— Как это так? — рявкнула она так, что ее голос заглушил взрывы петард и хлопушек. — Ох уж эти бедняки! Не могут даже поберечься!.. А может-де, она нарочно угорела?
Старуха очень любила это странное «может-де»: ей казалось, что это слово придает речи литературное изящество. Решив спасти родственницу и тем самым проявить свое безмерное благородство, она пошла одеваться. Мужчины, поглощенные своим занятием, видимо, не слышали, что сказала сестренка, или оставили ее сообщение без внимания. Впрочем, если бы даже они что-то и услышали, они все равно не приняли бы ее слова всерьез, потому что в тот момент, кроме как о петардах, ни о чем больше не думали.
Итак, когда я появился на свет, а моя матушка лежала без сознания, свекровь сидела в комнате моей тети. Вытаращив глаза и раздувая отвисшие мешки на щеках, она объясняла самый действенный способ лечения от угара. Тетя, всунув в угол рта старую трубку с нефритовым мундштуком, хорошо отработанным движением зажгла табак с цветочками орхидеи. Она была готова броситься в бой, о чем говорили ее взметнувшиеся вверх брови.
— Этот рецепт помогает излечить любой, даже самый тяжкий, недуг! сказала свекровь, приведя в доказательство классические книги.

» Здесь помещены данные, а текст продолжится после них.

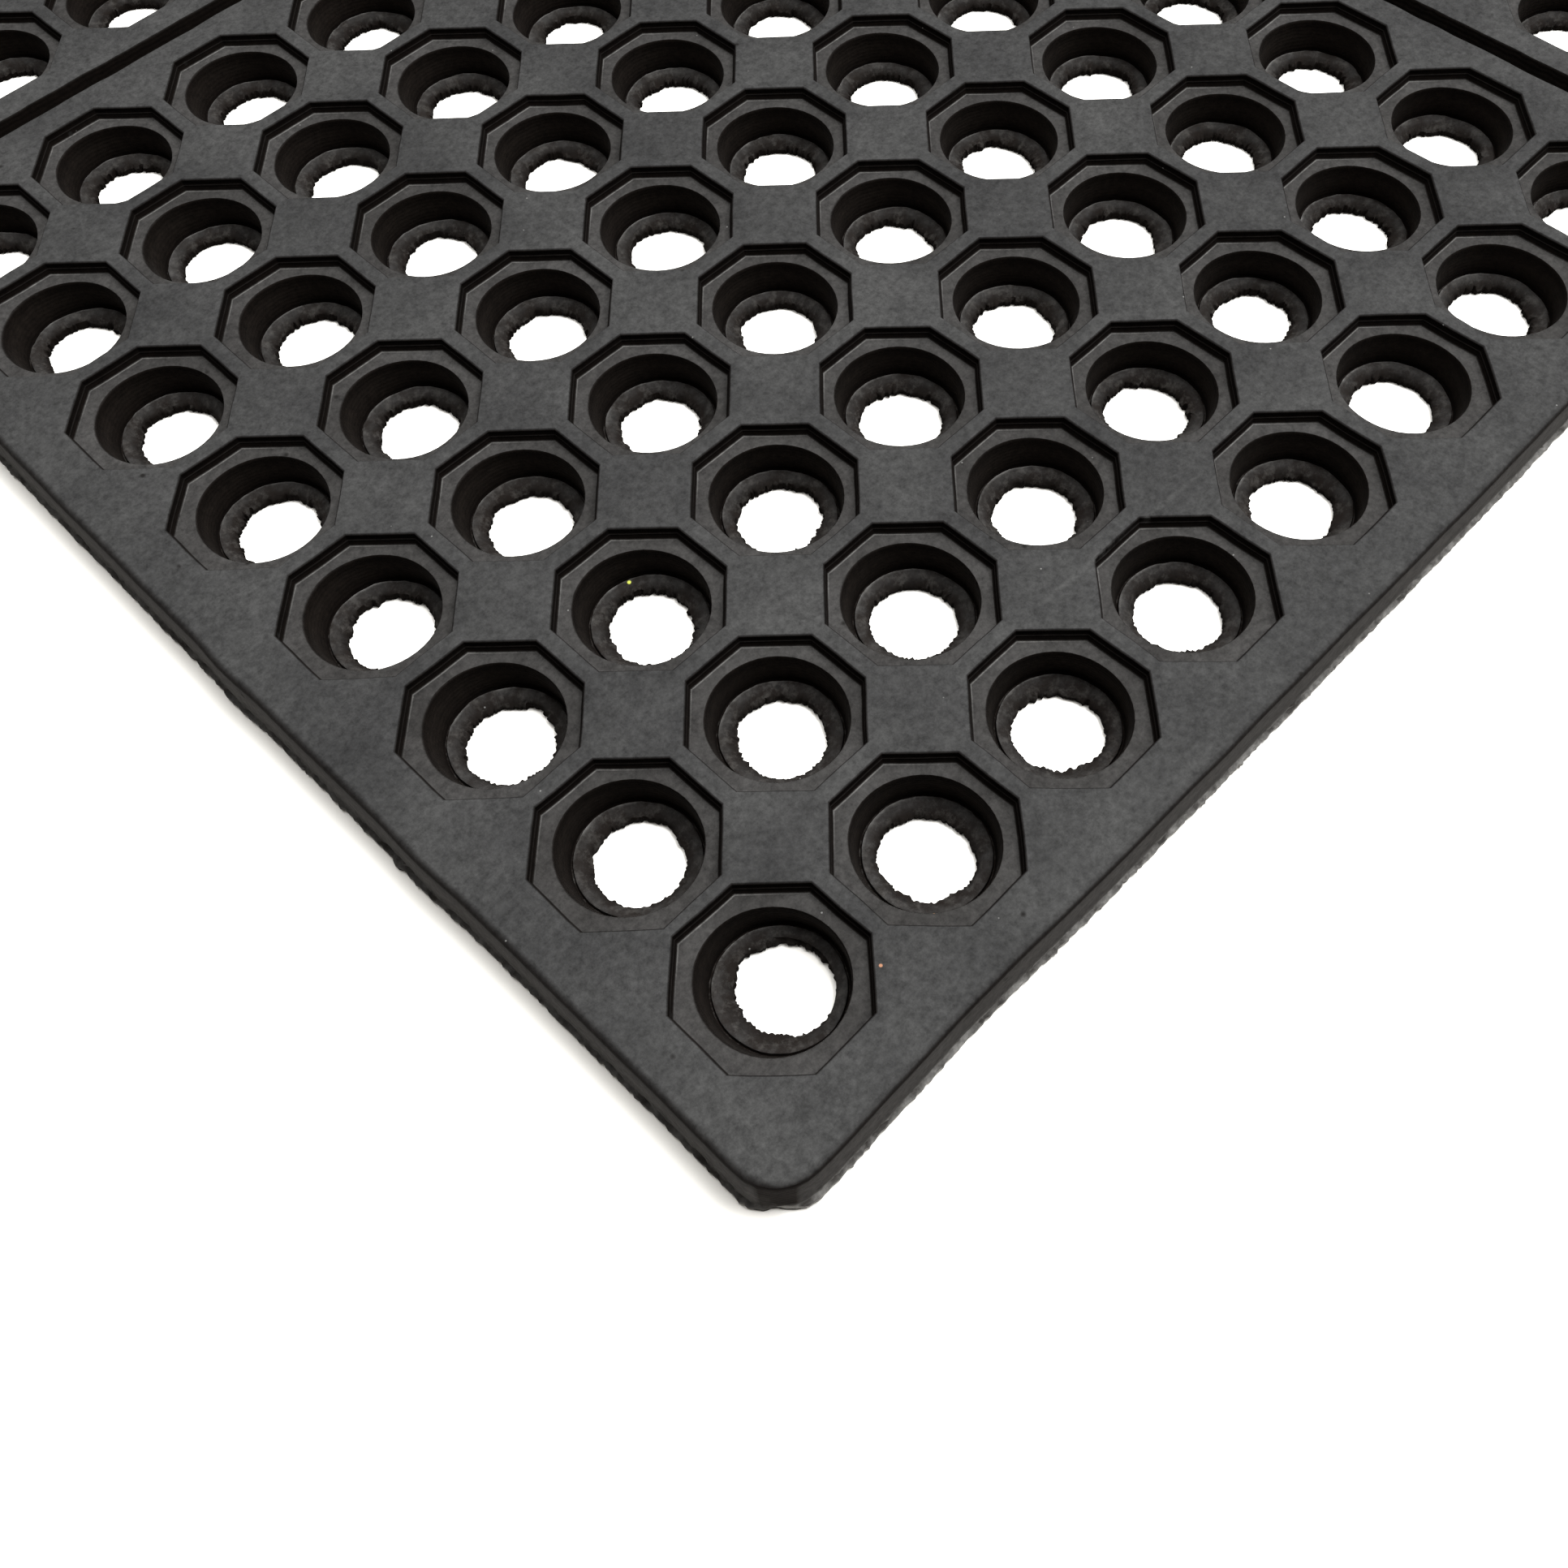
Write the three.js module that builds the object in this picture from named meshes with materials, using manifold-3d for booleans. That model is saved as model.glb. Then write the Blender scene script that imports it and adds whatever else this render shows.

— При родах никаких рецептов не требуется! — перешла в наступление тетя.
— Смотря кто рожает! — В словах свекрови слышалось плохо скрытое злорадство.
Длинная черная трубка вылезла из уголка тетиного рта.
— Кто бы ни рожал, никаких рецептов от угара не требуется! — Чубук трубки оказался прямо перед носом собеседницы.
— Ах-ах! Уважаемая тетушка! — Свекровь умышленно прибегла к этому почтительному обращению. Недаром говорят: «Сначала церемонии, а потом нападение!» — Если женщина угорит, она родить не сможет! — Ее атака была просто уничтожающей.
Обе старухи схватились в словесной перепалке, а моя сестра в это время гадала: горевать ли ей оттого, что мать все еще лежит без сознания, или радоваться братцу, которого она держала сейчас у своей груди. Хорошо, что она согрела меня, иначе моя жизнь в тот холодный день подверглась бы серьезному испытанию, какими бы силами я ни обладал! Вторая сестренка тихо плакала в соседней комнате.
Когда тетя находилась в добром настроении, она даже позволяла себе со мной шутить, тем самым оказывая мне знак особого своего расположения. «Щенячий хвостик!» — называла она меня, на что была своя причина. Ведь я родился в конце года Усюй — «года собаки», как бы на самом его хвосте. Однако тетин юмор, даже когда она находилась в хорошем расположении духа, почти никому не доставлял удовольствия. Мне, например, очень не хотелось быть щенячьим хвостом! Так ранить достоинство ребенка могла только тетя! Понятно, ничего особенно дурного в этой кличке не было, но все же тетка поступала нехорошо. Даже сейчас, когда я иногда прохожу по переулку Собачий Хвост, мои щеки заливает краска стыда.
Впрочем, довольно о хвостах! Лучше я расскажу о чем-то более важном, например о том, что мне удалось увидеть в последние годы Маньчжурской империи — в пору «догорающих свечей». «Пейзаж уныл, когда солнце садится за дальние горы», — так писали когда-то в стихах. Увы! В те дни, пожалуй, только одна свекровь сестры продолжала кичиться тем, что она дочь маньчжурского сановника и жена цзолина. Все, кто ее слышал, прекрасно понимали, что ее напыщенная поза ничего не стоит, а весь ее апломб насквозь показной и, как говорится, держится лишь на кончике языка. Даже продавцы лепешек, приходившие к старухе за долгом, нисколько ее не боялись и, тыкая в ее сторону пальцем, кричали: — Лепешки ела? Ела! Значит, и плати за них! Шабаш! Надо сказать, что бедняки вроде нас всегда ощущали на своей шее веревку, которая затягивалась с каждым годом все туже и туже. А ведь мы причислялись к разряду маньчжурских военных и получали от властей пособие, пусть даже небольшое: всего три ляна, которые ежемесячно приносил отец. К жалованью добавлялся рис, что выдавали нам дважды в году: весной и осенью. Денег всегда не хватало, и нам, несомненно, пришлось бы давно побираться, если бы не мать, умевшая очень экономно вести хозяйство.